- [TASK REQUIREMENTS] Find every line below that contains the word "joints" and copy it out.

- [DATA LINES]

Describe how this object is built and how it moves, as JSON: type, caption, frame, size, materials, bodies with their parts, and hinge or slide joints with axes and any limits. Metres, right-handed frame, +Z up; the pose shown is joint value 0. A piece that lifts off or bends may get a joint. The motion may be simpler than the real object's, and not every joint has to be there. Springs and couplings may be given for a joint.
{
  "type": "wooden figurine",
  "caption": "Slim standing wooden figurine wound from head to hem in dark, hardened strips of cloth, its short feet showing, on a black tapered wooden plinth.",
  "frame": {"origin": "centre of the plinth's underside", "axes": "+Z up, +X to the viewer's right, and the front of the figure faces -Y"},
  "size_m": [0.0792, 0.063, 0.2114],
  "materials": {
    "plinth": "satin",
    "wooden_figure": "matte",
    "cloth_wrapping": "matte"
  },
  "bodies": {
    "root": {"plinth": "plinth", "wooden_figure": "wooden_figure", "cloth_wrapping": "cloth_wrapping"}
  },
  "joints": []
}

- [OUTPUT BELOW]
Describe how this object is built and how it moves, as JSON: type, caption, frame, size, materials, bodies with their parts, and hinge or slide joints with axes and any limits. Metres, right-handed frame, +Z up; the pose shown is joint value 0. A piece that lifts off or bends may get a joint. The motion may be simpler than the real object's, and not every joint has to be there. Springs and couplings may be given for a joint.
  "joints": []